For the designer Markos Kay, who’s worked in science communications for the last 10 years, it was the impossible nature of visualizing quantum mechanics that tempted him to try an artistic representation grounded in science. Working with scientists at the CERN, the European Organization for Nuclear Research near Geneva, Kay created a video that serves as a conceptual visualization to help laypeople understand some of the complex theory behind subatomic particle collisions. It will be featured in a documentary on the scientific institute, which will be released in late April. But the video itself, dubbed Quantum Fluctuations, stands on its own.

After doing extensive research on quantum theory and confirming his understanding with the CERN’s scientists, Kay decided to focus on six stages of a proton collision. Colliding particles like protons in the CERN’s particle accelerators is a way to study subatomic particles and the laws that govern them by examining what happens when they slam into each other. The measurements from the actual collisions then help inform the scientists’ computer models.

To create each conceptual visualization, Kay used computer software that simulates particles moving in space, using the same principle as the actual simulations the scientists use to study quantum physics.
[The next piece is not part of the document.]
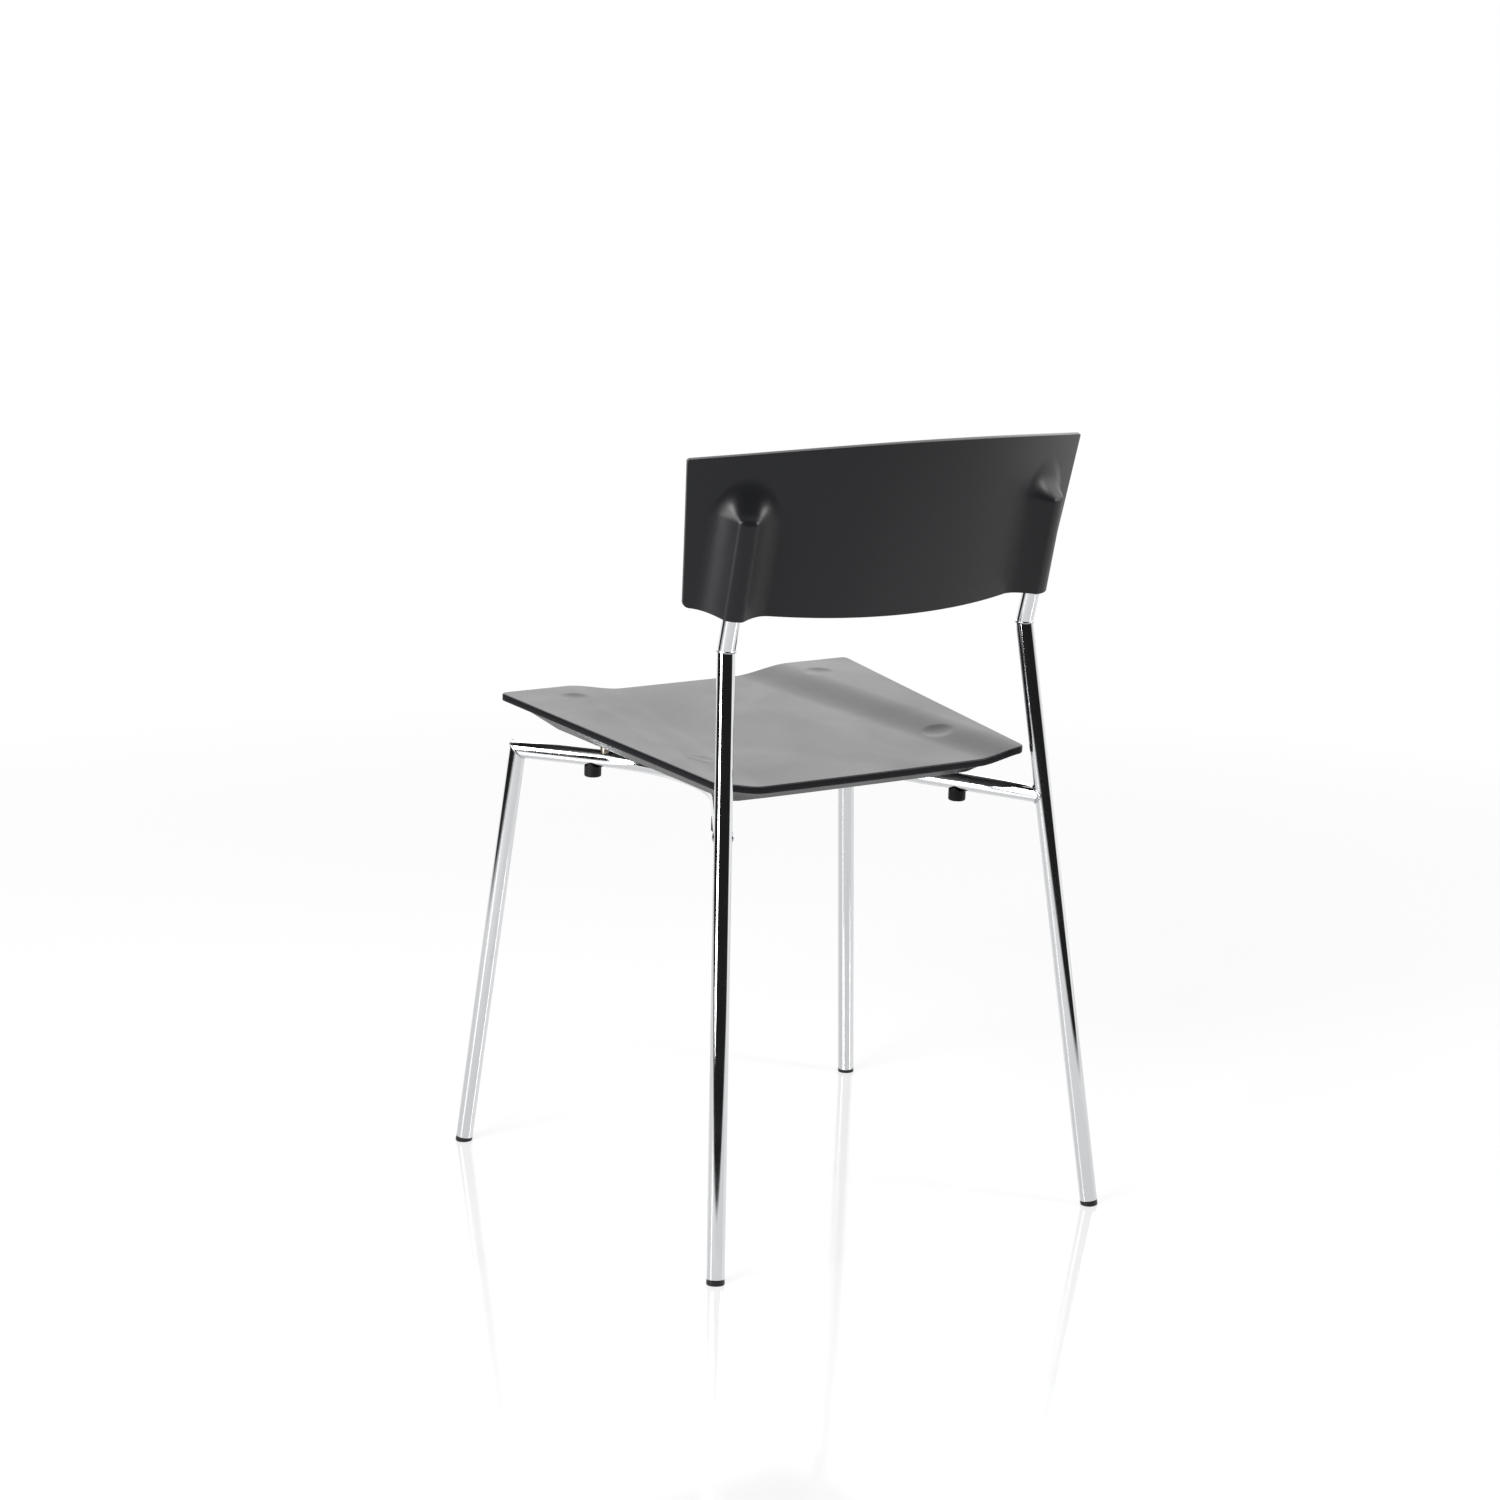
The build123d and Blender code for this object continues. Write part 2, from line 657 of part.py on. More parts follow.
def crown_radius(half_width, crown):
    """The radius of an arc that is 2 x half_width across and stands out by crown."""
    return (half_width**2 + crown**2) / (2 * crown)


def back_corner(half_width, run):
    """A corner of the backrest's rear face, on its left side."""
    depth = arc_centre_y + sqrt(back_radius**2 - half_width**2)
    return back_plane.from_local_coords(Vector(half_width, depth, run))


def back_side_cut():
    """The plane that trims the left edge of the backrest, square to its curved face."""
    bottom = back_corner(back_bottom_half_width, back_bottom_run)
    top = back_corner(back_top_half_width, back_top_run)
    halfway_run = (back_bottom_run + back_top_run) / 2
    axis_point = back_plane.from_local_coords(Vector(0, arc_centre_y, halfway_run))
    outwards = (bottom + top) * 0.5 - axis_point
    return Plane(origin=bottom, z_dir=outwards.cross(top - bottom))

with BuildPart() as back_front_core:
    with BuildSketch(back_plane):
        with Locations((0, arc_centre_y)):
            Circle(back_radius - back_thickness)
    extrude(amount=2 * back_height)

with BuildPart() as backrest:
    with BuildSketch(back_plane):
        with Locations((0, arc_centre_y)):
            Circle(back_radius)
            Circle(back_radius - back_thickness, mode=Mode.SUBTRACT)
    extrude(amount=2 * back_height)
    top_radius = crown_radius(back_top_half_width, back_top_crown)
    bottom_radius = crown_radius(back_bottom_half_width, back_bottom_crown)
    with BuildSketch(back_outline_plane):
        with Locations((0, back_height - top_radius)):
            Circle(top_radius)
        with Locations((0, back_foot + bottom_radius)):
            Circle(bottom_radius, mode=Mode.INTERSECT)
    extrude(amount=back_radius / 2, both=True, mode=Mode.INTERSECT)
    side_cut = back_side_cut()
    split(bisect_by=side_cut, keep=Keep.BOTTOM)
    mirrored_cut = Plane(
        origin=(-side_cut.origin.X, side_cut.origin.Y, side_cut.origin.Z),
        z_dir=(-side_cut.z_dir.X, side_cut.z_dir.Y, side_cut.z_dir.Z),
    )
    split(bisect_by=mirrored_cut, keep=Keep.BOTTOM)
    corner_edges = backrest.edges().filter_by(lambda edge: edge.length < 2 * back_thickness)
    corner_edges = corner_edges.sort_by(Axis(back_plane.origin, back_plane.z_dir))
    fillet(corner_edges[:2], back_bottom_corner_radius)
    corner_edges = backrest.edges().filter_by(lambda edge: edge.length < 2 * back_thickness)
    corner_edges = corner_edges.sort_by(Axis(back_plane.origin, back_plane.z_dir))
    fillet(corner_edges[-2:], back_top_corner_radius)
    for sign in sides.values():
        shoulder = sleeve_start + sleeve_length
        mouth = upright_point(sign, sleeve_start)
        add(rod(mouth, upright_point(sign, shoulder), tube_radius + fit_gap + sleeve_wall))
        section = sleeve_section(sleeve_plane(sign, back_bottom_run), 1)
        extrude(section, amount=shoulder - back_bottom_run, dir=upright_direction(sign))
        add(sleeve_section(sleeve_plane(sign, shoulder), 1))
        add(sleeve_section(sleeve_plane(sign, shoulder + sleeve_shoulder), shoulder_share))
        loft()
    add(back_front_core.part, mode=Mode.SUBTRACT)
    for sign in sides.values():
        bore_top = upright_point(sign, shoulder + fit_gap)
        add(rod(upright_point(sign, 0), bore_top, tube_radius + fit_gap), mode=Mode.SUBTRACT)
        screw_plane = back_screw_plane(sign)
        with BuildSketch(screw_plane):
            Circle(back_screw_diameter / 2 + fit_gap)
        extrude(amount=2 * back_face_run, mode=Mode.SUBTRACT)
        with BuildSketch(screw_plane.offset(back_face_run - back_screw_head_height)):
            Circle(back_screw_head_diameter / 2 + fit_gap)
        extrude(amount=back_face_run, mode=Mode.SUBTRACT)
backrest.part.label = "backrest"
export_step(backrest.part, "parts/backrest.step")
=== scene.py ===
"""Dresses a stacking chair: chromed tube frame, moulded seat and moulded backrest.

Metres. +Z is up, the sitter faces -Y and the sitter's left is +X. The origin is on the
floor between the four feet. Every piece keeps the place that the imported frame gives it.
"""
import logging
from collections.abc import Callable
from dataclasses import dataclass, field
from enum import Enum

import bmesh
import bpy
import numpy as np
from mathutils import Matrix, Vector


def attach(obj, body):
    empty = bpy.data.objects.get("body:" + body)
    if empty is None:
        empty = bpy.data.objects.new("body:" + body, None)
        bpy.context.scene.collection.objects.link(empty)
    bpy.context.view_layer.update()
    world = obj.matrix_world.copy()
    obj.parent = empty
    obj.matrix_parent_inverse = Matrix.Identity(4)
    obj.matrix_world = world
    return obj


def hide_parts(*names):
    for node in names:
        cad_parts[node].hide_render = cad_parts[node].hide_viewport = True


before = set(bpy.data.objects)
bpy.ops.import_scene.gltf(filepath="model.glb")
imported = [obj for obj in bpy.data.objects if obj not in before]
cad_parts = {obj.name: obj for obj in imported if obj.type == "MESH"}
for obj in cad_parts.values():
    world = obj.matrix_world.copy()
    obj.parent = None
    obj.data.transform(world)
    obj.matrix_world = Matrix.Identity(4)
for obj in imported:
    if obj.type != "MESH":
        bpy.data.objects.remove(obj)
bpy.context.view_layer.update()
log = logging.getLogger("stacking_chair")

Array = np.ndarray
Colour = tuple[float, float, float]
Shell = tuple[Array, Array, Array | None]
Trim = Callable[[Array, Array], Array]
Triple = tuple[float, float, float]
Bumps = tuple[Triple, ...]
Rows = tuple[tuple[float, float], ...]

BODY = "root"
FIT_GAP = 0.00015
SHARP_ANGLE = np.radians(38)
ACROSS = np.array([1.0, 0, 0])
QUARTER_TURN = np.pi / 2
DENSITY_STEPS = 4001
SEED_SPREAD = 97


class Side(Enum):
    """The two sides of the chair, by the sign of X."""

    LEFT = 1
    RIGHT = -1

    @property
    def word(self) -> str:
        """The side's name in lower case."""
        return self.name.lower()


def unit(vector: Array) -> Array:
    """The vector at length one, along its last axis."""
    vector = np.asarray(vector, float)
    return vector / np.linalg.norm(vector, axis=-1, keepdims=True)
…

Both simulations use complex equations that generate interactions that mimic real-life natural processes, though Kay says that his version of the simulation creates visual output, while the scientists’ creates graphs.

Thematically, the project is grounded in this process of interpreting data and updating models. This is the primary way for scientists to study how these particles act–but there are many interpretations, or theories, of quantum mechanics, that offer different explanations about why subatomic particles act the way they do. Similarly, Kay’s visualizations are an interpretation of their own. “The point is to use simulations to visualize this stuff, just as scientists use simulations to observe this stuff,” Kay says.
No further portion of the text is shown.